喻商枝道:“正是,我是个孤儿,在抚养我长大的老郎中去世之后,还曾险些走上歪路,丢掉了性命,好在有了这门亲事,遇见了阿野。”
望着喻商枝提起温野菜时温柔的神色,钱云礼神色怅惘地托着下巴,半晌后才道:“没想到你和嫂嫂还有这么一段故事,其实我一直觉得,我爹是个对我娘一往情深的人,所以从小到大,哪怕我闯的祸再多,也从不招惹姐儿和哥儿,没想到现在……”
喻商枝看得出,钱云礼是个熊孩子不假,但是他的心里对钱员外这个父亲,始终是有崇拜在的。
如今这个心目中的父亲形象崩塌,钱云礼才会这般迷茫,以至于来找自己倾诉。
想想也是,钱府之中除了钱家人,其余的在钱少爷眼中都是奴仆,唯有喻商枝因为担了个“恩公”的虚名,可以和他平起平坐。
面对钱府的家事,喻商枝没有什么说话的立场。
可是联想到钱员外的身体状况,以及一直在服用的汤药,喻商枝斟酌了一番还是说道:“无论如何,钱员外近期应该避免大喜大悲的情绪波动,不然于身体无益。

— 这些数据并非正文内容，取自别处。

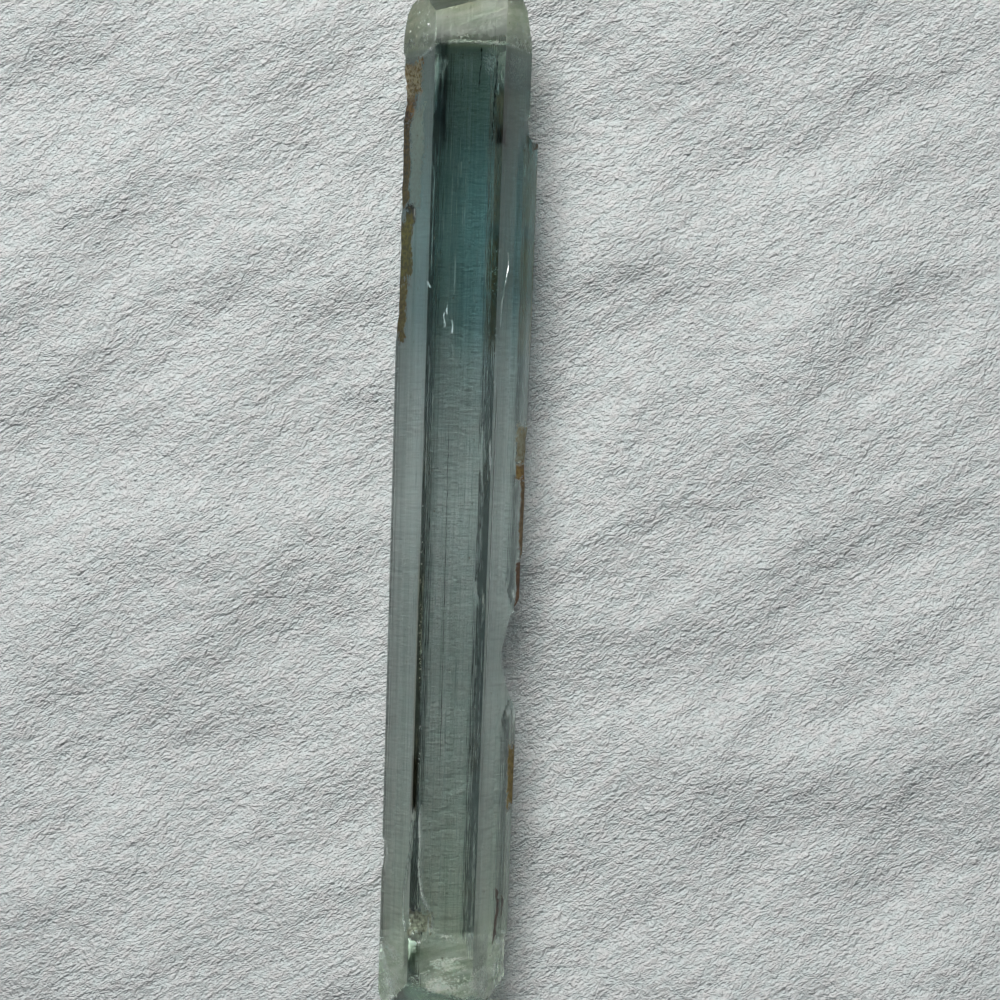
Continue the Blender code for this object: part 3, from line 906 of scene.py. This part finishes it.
# %% Streaks
STREAKS = [  # cells per mm across and along, where the noise begins and ends to count, colour
    (1.5, 0.020, 0.50, 0.68, "E4EAE8"),
    (5.5, 0.030, 0.51, 0.64, "E8ECEA"),
    (13.0, 0.05, 0.52, 0.64, "EAEEEC"),
]
for per_across, per_along, low, high, shade in STREAKS:
    stretched = add_node(
        tree,
        "ShaderNodeMapping",
        inputs={"Scale": (per_across, per_along, per_across)},
        links={"Vector": in_mm.outputs[0]},
    )
    layer = add_node(
        tree,
        "ShaderNodeTexNoise",
        inputs={"Scale": 1.0, "Detail": 2.0},
        links={"Vector": stretched.outputs[0]},
    )
    streak = add_node(
        tree,
        "ShaderNodeMapRange",
        inputs={"From Min": low, "From Max": high},
        links={"Value": layer.outputs["Fac"], "To Max": middle},
    )
    colour = tinted(tree, colour, streak.outputs["Result"], shade, 1.0, "MULTIPLY")
print(len(STREAKS), "kinds of streak")

# %% [markdown]
# Rust is only a film. On the left it starts at a chip near the head and thins towards the foot, on the right
# it follows the edge of the plate. Each stain is a patch with a frayed edge, and its rust is thicker in some
# spots.

# %% Rust
STAINS = [  # left, right, foot, head, lowest in mm, soft edges across and along, colours where thin and thick
    (-4.6, -3.15, 21.9, 24.0, 3.2, 0.30, 0.50, "A85A18", "3C1C06"),
    (-4.6, -2.75, 23.2, 25.3, 3.2, 0.40, 0.60, "F4CC94", "8A5014"),
    (-4.6, -3.35, 16.9, 22.0, 3.4, 0.14, 0.60, "74440A", "3E2606"),
    (-3.30, -2.60, 16.7, 22.2, 3.4, 0.24, 1.20, "BCC4B8", "AEB0A4"),
    (-3.50, -2.95, 15.7, 16.9, 3.4, 0.16, 0.30, "2C2418", "14100A"),
    (-4.6, -3.02, 12.4, 16.2, 3.4, 0.20, 0.80, "86600E", "4A3408"),
    (-4.6, -3.30, 9.3, 12.6, 3.4, 0.20, 0.90, "8C5E14", "5C380A"),
    (3.30, 4.6, 2.2, 4.4, 3.2, 0.24, 0.90, "B8AC88", "947848"),
    (3.30, 4.6, 1.4, 2.4, 3.2, 0.16, 0.40, "A06414", "703C0A"),
    (3.66, 4.6, -3.0, 1.4, 3.2, 0.12, 0.80, "8A5A2A", "5C3816"),
    (3.56, 4.6, -6.5, -3.2, 3.2, 0.14, 0.60, "703414", "42200C"),
    (3.42, 4.6, -17.6, -14.0, 3.2, 0.16, 0.90, "AC7A26", "7E5210"),
    (-1.95, -0.62, -24.8, -23.3, 5.0, 0.24, 0.34, "DCD6B4", "7A7254"),
    (3.85, 4.6, 20.3, 21.4, 3.0, 0.10, 0.24, "5C4630", "3A2818"),
]
dull = []
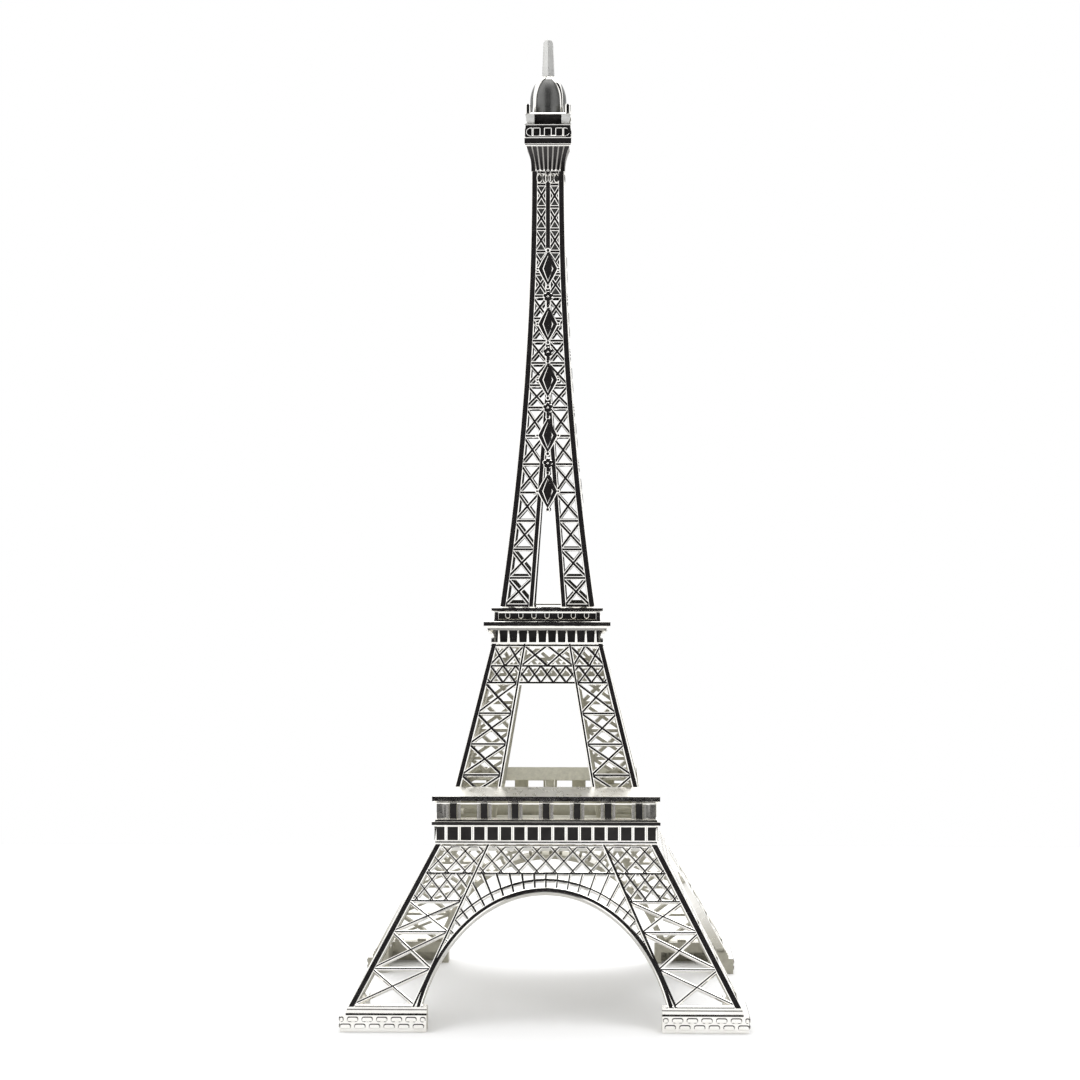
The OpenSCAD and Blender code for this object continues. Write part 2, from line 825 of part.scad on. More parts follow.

今晚我会为员外开一副新药方,倘若可以,再辅以针刺治疗则是最好的。”
钱云礼有些泄气,“现在我爹谁的话也不听,还闹着要把那个姓纪的郎中请回来。不过恩公你放心,我娘定是有办法让他喝你开的药的。”
最终喻商枝宽慰了钱云礼几句,又把人送回了隔壁院子才返回。
进宝跟进去前,给喻商枝行了个礼,“多谢喻郎中开解我家少爷。”
喻商枝摇头道:“我也没做什么,今晚他怕是睡不安稳,你们这里要是有什么安神的香薰,可以点一些。”
进宝应了声,正要转身离开,喻商枝却突然想起一件事,把他叫住问道:“对了进宝,之前你提到说纪郎中也有给钱少爷开补药方子,那方子还在么?”
进宝不知喻商枝为何突然问起这个,实话实说道:“小的手上的确有一份。”
喻商枝在门口等了一会儿,进宝就匆匆去而复返,把方子交到了他的手上。
喻商枝一眼扫过,发现是个寻常的去秋燥的补方,没什么特别之处。
“这补药最近钱少爷还有在喝么?”
进宝听了这一问,上前几步,压低声音道:“这话小的告诉您,您可千万别告诉夫人。从三天前开始,少爷就怎么样都不肯喝了,所以……药是熬出来了,实际都被小的拿去偷偷倒了。”